5) Having something to hope for can motivate you and help you stay focused. That kind of an activity ranges from working on my poetry manuscript to submitting to poetry journals and even participating in the Indiblogger contests. All these are activities I eagerly look forward to each and everyday of my life.

6) Do indulge in your favourite food once in a while. The thought of a binge to feed your senses and stomach can be a blissful blessing one can anticipate in the day or during the week. If stress is giving you a tough time you may also go for Ginseng.It has the ability to improve blood circulation to reduce the effects of stress, improve mental clarity and support the functions of the nervous system.

7) Going for occasional breaks and involving myself in hobbies and especially in shopping and poetry has worked as a purgative for my otherwise, stressed mind.
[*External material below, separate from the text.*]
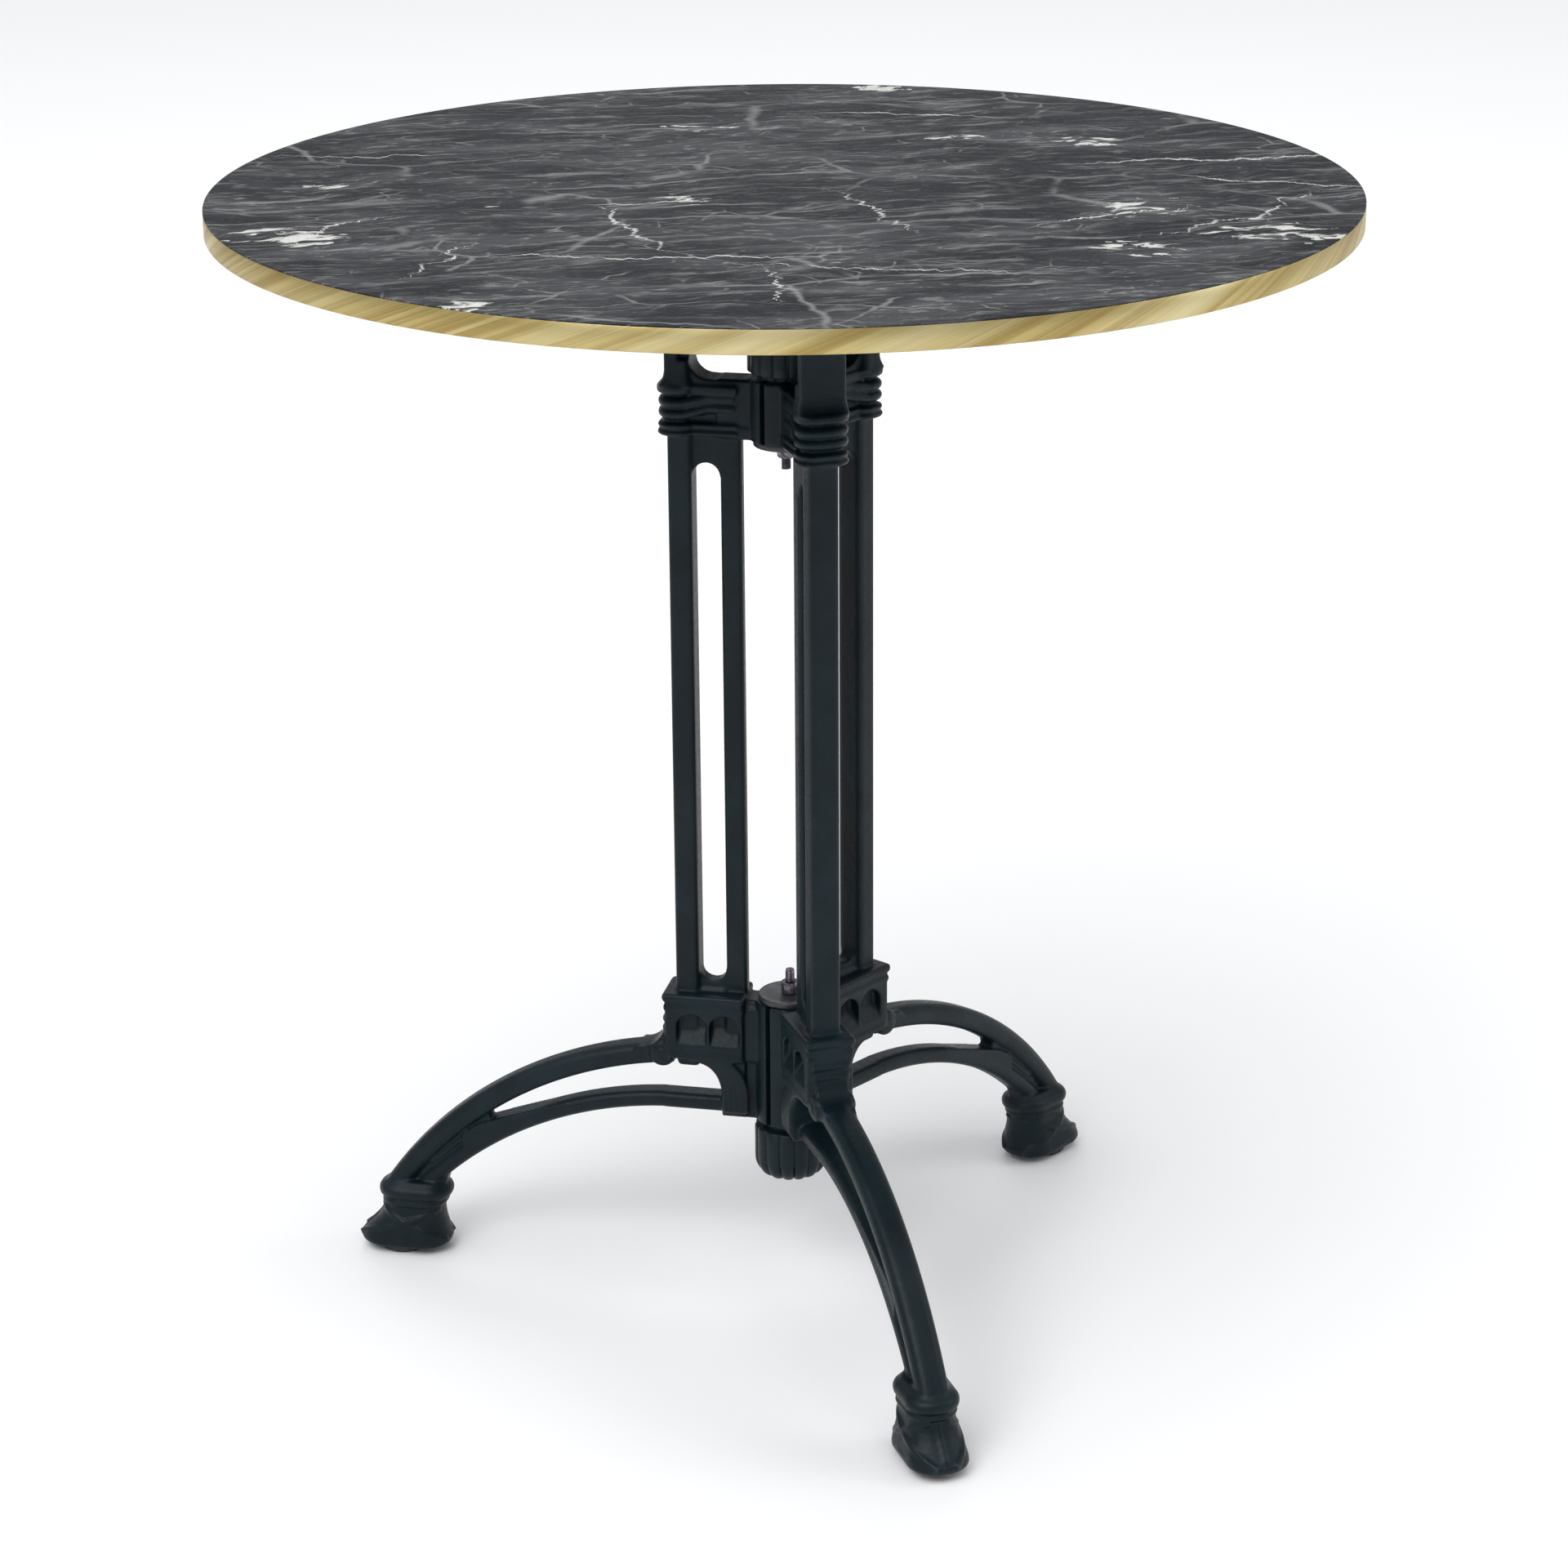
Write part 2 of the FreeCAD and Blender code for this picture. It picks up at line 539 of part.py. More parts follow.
def make_leg_frame(label, angle):
    """One casting: hub flanges, bars, collar, block, arm, swept leg and hoof."""
    body = new_body(label)
    make_flange(body, "lower_flange", "hub_radius", "lower_hub_bottom", "lower_hub_top")
    make_flange(body, "lower_spigots", "spigot_radius", LOWER_SEAT, "(lower_hub_top + plate_grip)")
    make_blocks(body)
    make_bars(body)
    make_flange(body, "upper_flange", "hub_radius", UPPER_HUB_BOTTOM, UPPER_HUB_TOP)
    make_flange(body, "upper_spigots", "spigot_radius", f"({UPPER_HUB_BOTTOM} - plate_grip)", UPPER_SEAT)
    make_arm_rib(body)
    make_arch(body)
    make_niches(body)
    make_foot(body)
    make_arm_holes(body)
    body.Placement = FreeCAD.Placement(FreeCAD.Vector(), FreeCAD.Rotation(FreeCAD.Vector(0, 0, 1), angle))


def make_cup(label, seat, turned_over):
    """Fluted cup with its mouth at local height 0 and its closed end above; it holds the flanges' spigots."""
    body = new_body(label)
    half = new_sketch(body, f"{label}_half", "XZ_Plane")
    grip_radius = "(spigot_radius + spigot_clearance)"
    shoulder = "(cup_height - (cup_radius - cup_end_radius))"
    outline(half, (
        (grip_radius, "-cup_grip"),
        ("cup_radius", "-cup_grip"),
        ("cup_radius", f"{shoulder} - cup_grip", "(cup_radius - cup_end_radius) * cup_bow", 1),
        ("cup_end_radius", "cup_height - cup_grip"),
        ("bolt_head_diameter / 2 + bolt_clearance", "cup_height - cup_grip"),
        ("bolt_head_diameter / 2 + bolt_clearance", CUP_SEAT_DEPTH),
        (HOLE_RADIUS, CUP_SEAT_DEPTH),
        (HOLE_RADIUS, "0"),
        (grip_radius, "0"),
    ))
    revolve(body, f"{label}_turning", half)
    flute = new_sketch(body, f"{label}_flute", "XY_Plane", lift="-cup_grip")
    circle(flute, "cup_radius + flute_offset", "0", "flute_radius")
    cut = pocket(body, f"{label}_flute_cut", flute, "cup_height", backwards=True)
    ring = body.newObject("PartDesign::PolarPattern", f"{label}_flutes")
    ring.Originals = [cut]
    ring.Axis = (next(item for item in body.Origin.OriginFeatures if item.Role == "Z_Axis"), [""])
    ring.Angle = 360
    ring.setExpression("Occurrences", bound("flute_count"))
    body.Tip = ring
    if turned_over:
        body.Placement = FreeCAD.Placement(FreeCAD.Vector(), FreeCAD.Rotation(FreeCAD.Vector(1, 0, 0), 180))
    move(body, up=seat)


def make_plate(label, seat, turned_over):
    """Plate under a nut, with a shallow rim over the flanges' spigots; local height 0 is its seat."""
    body = new_body(label)
    half = new_sketch(body, f"{label}_half", "XZ_Plane")
    grip_radius = "(spigot_radius + spigot_clearance)"
    outline(half, (
        (HOLE_RADIUS, "0"),
        (grip_radius, "0"),
        (grip_radius, "-plate_grip"),
        ("plate_radius", "-plate_grip"),
        ("plate_radius", "plate_thickness - plate_grip"),
        (HOLE_RADIUS, "plate_thickness - plate_grip"),
    ))
    revolve(body, f"{label}_turning", half)
    if turned_over:
        body.Placement = FreeCAD.Placement(FreeCAD.Vector(), FreeCAD.Rotation(FreeCAD.Vector(1, 0, 0), 180))
    move(body, up=seat)


def make_tie_bolt(label, seat, length, turned_over):
    """Socket-head bolt standing on its head; local height 0 is the underside of the head."""
    body = new_body(label)
    head = new_sketch(body, f"{label}_head", "XY_Plane", lift="-bolt_head_height")
    circle(head, "0", "0", "bolt_head_diameter / 2")
    pad(body, f"{label}_head_pad", head, "bolt_head_height")
    shank = new_sketch(body, f"{label}_shank", "XY_Plane")
    circle(shank, "0", "0", "bolt_diameter / 2")
    pad(body, f"{label}_shank_pad", shank, length)
    socket = new_sketch(body, f"{label}_socket", "XY_Plane", lift="-bolt_head_height")
    hexagon(socket, "bolt_socket_flats")
    pocket(body, f"{label}_socket_cut", socket, "bolt_socket_depth", backwards=True)
    if turned_over:
        body.Placement = FreeCAD.Placement(FreeCAD.Vector(), FreeCAD.Rotation(FreeCAD.Vector(1, 0, 0), 180))
    move(body, up=seat)


def make_nut(label, bottom):
    body = new_body(label)
    shape = new_sketch(body, f"{label}_shape", "XY_Plane")
    hexagon(shape, "nut_flats")
    circle(shape, "0", "0", "bolt_diameter / 2")
    pad(body, f"{label}_pad", shape, "nut_height")
    move(body, up=bottom)


def make_hub_fittings():
    """Cups, plates, bolts and nuts that clamp the three legs at both hubs."""
    plate_top = "(lower_hub_top + plate_thickness)"
    lower_bolt_seat = f"({LOWER_SEAT} - {CUP_SEAT_DEPTH})"
    make_cup("lower_hub_cup", LOWER_SEAT, turned_over=True)
    make_plate("lower_hub_plate", "lower_hub_top + plate_grip", turned_over=False)
    make_tie_bolt("lower_tie_bolt", lower_bolt_seat,
                  f"{plate_top} + nut_height + bolt_end - {lower_bolt_seat}", turned_over=False)
    make_nut("lower_tie_nut", plate_top)

    plate_bottom = f"({UPPER_HUB_BOTTOM} - plate_thickness)"
    upper_bolt_seat = f"({UPPER_SEAT} + {CUP_SEAT_DEPTH})"
    make_cup("upper_hub_cup", UPPER_SEAT, turned_over=False)
    make_plate("upper_hub_plate", f"{UPPER_HUB_BOTTOM} - plate_grip", turned_over=True)
    make_tie_bolt("upper_tie_bolt", upper_bolt_seat,
                  f"{upper_bolt_seat} - {plate_bottom} + nut_height + bolt_end", turned_over=True)
    make_nut("upper_tie_nut", f"{plate_bottom} - nut_height")


def make_top_screws():
    """Six equal wood screws through the arms into the board, as one group."""
    screws = []
    for place, (across, along) in enumerate(screw_places(), start=1):
        head = doc.addObject("Part::Cylinder", f"screw_head_{place}")
        shank = doc.addObject("Part::Cylinder", f"screw_shank_{place}")
        bottom = f"({UNDERSIDE} - arm_plate - screw_head_height)"
        for item, diameter, length, low in (
                (head, "screw_head_diameter", "screw_head_height", bottom),
                (shank, "screw_diameter", "screw_length", f"({bottom} + screw_head_height)")):
            item.setExpression("Radius", bound(f"{diameter} / 2"))
            item.setExpression("Height", bound(length))
            move(item, across, along, low)
        screw = doc.addObject("Part::Fuse", f"screw_{place}")
        screw.Base = head
        screw.Tool = shank
        screws.append(screw)
    group = doc.addObject("Part::Compound", "top_screws")
    group.Label = "top_screws"
    group.Links = screws
    finished.append(group)


def make_glide(number_of_leg, angle):
    """Bush in the hoof, levelling screw and swivel pad; the pad stands on the floor."""
    across = f"({GLIDE_PLACE} * cos({angle}))"
    along = f"({GLIDE_PLACE} * sin({angle}))"

    bush = new_body(f"glide_insert_{number_of_leg}")
    ring = new_sketch(bush, "bush_ring", "XY_Plane")
    circle(ring, "0", "0", "insert_diameter / 2")
    circle(ring, "0", "0", "insert_bore / 2")
    pad(bush, "bush", ring, "insert_length")
    move(bush, across, along, RECESS_ROOF)

    screw = new_body(f"glide_screw_{number_of_leg}")
    head = new_sketch(screw, "head_circle", "XY_Plane")
    circle(head, "0", "0", "glide_head_radius")
    pad(screw, "head", head, "glide_head_height")
    shank = new_sketch(screw, "shank_circle", "XY_Plane", lift="glide_head_height")
    circle(shank, "0", "0", "glide_screw_diameter / 2")
    pad(screw, "shank", shank, "glide_screw_length")
    move(screw, across, along, "glide_head_place")

    foot = new_body(f"glide_pad_{number_of_leg}")
    half = new_sketch(foot, "pad_half", "XZ_Plane")
    boss_top = f"({RECESS_ROOF} - glide_stop_gap)"
    neck = "(glide_screw_diameter / 2 + glide_fit)"
    pocket_radius = "(glide_head_radius + glide_fit)"
    pocket_low = "(glide_head_place - glide_fit)"
    pocket_high = "(glide_head_place + glide_head_height + glide_fit)"
    outline(half, (
        ("0", "0"),
        ("glide_pad_radius", "0"),
        ("glide_pad_radius", "glide_pad_thickness"),
        ("glide_boss_radius", "glide_pad_thickness"),
        ("glide_boss_radius", boss_top),
        (neck, boss_top),
        (neck, pocket_high),
        (pocket_radius, pocket_high),
        (pocket_radius, pocket_low),
        ("0", pocket_low),
    ))
    revolve(foot, "pad", half)
    move(foot, across, along)


def check_and_export():
    """Stop on anything failed or invalid, then write one file for each piece."""
    doc.recompute()
    for item in doc.Objects:
        if "Invalid" in item.State or "Error" in item.State:
            raise RuntimeError(f"{item.Name} did not build: {item.State}")
    for piece in finished:
        if piece.Shape.isNull() or not piece.Shape.isValid():
            raise RuntimeError(f"{piece.Label} has no valid shape")
    os.makedirs("parts", exist_ok=True)
    for piece in finished:
        piece.Shape.exportStep(f"parts/{piece.Label}.step")
        print(f"{piece.Label}: {len(piece.Shape.Solids)} solid, {piece.Shape.Volume / 1000:.2f} cm3")


make_top()
for leg_number, leg_angle in enumerate(LEG_ANGLES, start=1):
    make_leg_frame(f"leg_frame_{leg_number}", leg_angle)
    make_glide(leg_number, leg_angle)
make_hub_fittings()
make_top_screws()
check_and_export()
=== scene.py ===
import math
import bpy
import bmesh
from mathutils import Euler, Matrix, Vector


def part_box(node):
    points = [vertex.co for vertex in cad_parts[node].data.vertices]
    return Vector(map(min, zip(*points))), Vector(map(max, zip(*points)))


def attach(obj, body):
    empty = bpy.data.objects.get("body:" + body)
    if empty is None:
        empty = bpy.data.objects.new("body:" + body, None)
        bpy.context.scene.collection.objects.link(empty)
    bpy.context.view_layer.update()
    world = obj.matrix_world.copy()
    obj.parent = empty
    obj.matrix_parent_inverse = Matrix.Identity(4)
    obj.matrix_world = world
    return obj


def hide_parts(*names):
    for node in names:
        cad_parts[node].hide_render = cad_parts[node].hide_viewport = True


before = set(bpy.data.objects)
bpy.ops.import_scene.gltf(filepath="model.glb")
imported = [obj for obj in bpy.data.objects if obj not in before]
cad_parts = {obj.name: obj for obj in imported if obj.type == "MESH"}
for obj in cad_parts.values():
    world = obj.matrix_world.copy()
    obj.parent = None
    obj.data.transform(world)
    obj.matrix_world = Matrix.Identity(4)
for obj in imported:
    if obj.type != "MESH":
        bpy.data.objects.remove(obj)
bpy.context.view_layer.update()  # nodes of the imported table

print("frame loaded:", len(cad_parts), "nodes")


# small tools for modelling in code

def clearSelection():
    if bpy.context.object and bpy.context.object.mode != "OBJECT":
        leaveEdit()
    bpy.ops.object.select_all(action="DESELECT")


def choose(*objs):
    clearSelection()
    for obj in objs:
        obj.select_set(True)
    bpy.context.view_layer.objects.active = objs[0]


def edit(obj, kind="VERT"):
    choose(obj)
    bpy.ops.object.mode_set(mode="EDIT")
    bpy.ops.mesh.select_mode(type=kind)


def leaveEdit():
    bpy.ops.object.mode_set(mode="OBJECT")


def selectAll():  # edit mode
    bpy.ops.mesh.select_all(action="SELECT")


def normalsOut():  # edit mode, of all that is selected
    bpy.ops.mesh.normals_make_consistent(inside=False)


def pullOut(step):  # edit mode, the selection is extruded by a step
    bpy.ops.mesh.extrude_region_move(TRANSFORM_OT_translate={"value": step})


def stretch(growth, centre):  # edit mode, the selection grows from a place
    bpy.ops.transform.resize(value=growth, center_override=centre)


def smoothBy(degrees):
    bpy.ops.object.shade_smooth_by_angle(angle=math.radians(degrees))


def selectFaces(obj, test):  # edit mode, test(centre, normal) of each face
    mesh = bmesh.from_edit_mesh(obj.data)
    for face in mesh.faces:
        face.select_set(bool(test(face.calc_center_median(), face.normal)))
    bmesh.update_edit_mesh(obj.data)


def selectVerts(obj, test):  # edit mode, test(place) of each vertex
    mesh = bmesh.from_edit_mesh(obj.data)
    for vert in mesh.verts:
        vert.select_set(bool(test(vert.co)))
    mesh.select_flush_mode()
    bmesh.update_edit_mesh(obj.data)


def settle():  # place and size go into the mesh, the object stays at the origin
    bpy.ops.object.transform_apply(location=True, rotation=True, scale=True)


def closeUp():  # edit mode: doubles merged, open ends filled, normals outward
    selectAll()
    bpy.ops.mesh.remove_doubles(threshold=1e-6)
    bpy.ops.mesh.fill_holes(sides=0)
    selectAll()
    normalsOut()
    leaveEdit()


def addBlock(low, high, rounding, segments=3):
    clearSelection()
    middle = [(a + b) / 2 for a, b in zip(low, high)]
    bpy.ops.mesh.primitive_cube_add(size=1, location=middle)
    block = bpy.context.object
    block.scale = [b - a for a, b in zip(low, high)]
    settle()
    edit(block, "EDGE")
    selectAll()
    bpy.ops.mesh.bevel(offset=rounding, segments=segments, affect="EDGES")
    closeUp()
    return block


def startPoint(place):  # a single vertex to walk an outline from, left in edit mode
    clearSelection()
    bpy.ops.mesh.primitive_plane_add(size=0.01, location=place)
    point = bpy.context.object
    settle()
    edit(point)
    selectAll()
    bpy.ops.mesh.merge(type="CENTER")
    return point


def addOutline(points, pull, rounding=0.0):  # an outline walked corner by corner, filled and pulled out
    shape = startPoint(points[0])
    for before, after in zip(points, points[1:]):
        step = Vector(after) - Vector(before)
        bpy.ops.mesh.extrude_vertices_move(TRANSFORM_OT_translate={"value": step})
    selectAll()
    bpy.ops.mesh.edge_face_add()
    pullOut(pull)
    selectAll()
    normalsOut()
    if rounding:
        along = Vector(pull).normalized()
        selectFaces(shape, lambda centre, normal: abs(normal.dot(along)) > 0.9)
        bpy.ops.mesh.bevel(offset=rounding, segments=2, affect="EDGES")
    closeUp()
    return shape


def addSide(points, halfWidth, rounding=0.0):  # outline seen from the side, as (out, up)
    start = [(out, -halfWidth, up) for out, up in points]
    return addOutline(start, (0, 2 * halfWidth, 0), rounding)


def addPlan(points, bottom, top, rounding=0.0):  # outline seen from above, as (out, across)
    start = [(out, across, bottom) for out, across in points]
    return addOutline(start, (0, 0, top - bottom), rounding)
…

8) I try to not concern myself with the trivialities of life and the way people judge me. Always remember, anyone or anything troubling you is not entirely your cause of concern. Just like a clap that is always the doing of two hands, such is an argument. Do not try to interfere in others matters until they ask you to do so while always lending your shoulder for a person in need. Don't overdo an act of kindness and do not try to act like the Messiah. If something has gone wrong in the past and you have not been able to straighten it, leave it like that and move forward in life while holding your neck high.








These are few of the stress busters that have made life easier for me. That one incident of sweating it out in the bathroom to clean my shirt taught me a very important lesson in life. The lesson to "Soak No More in Tensions".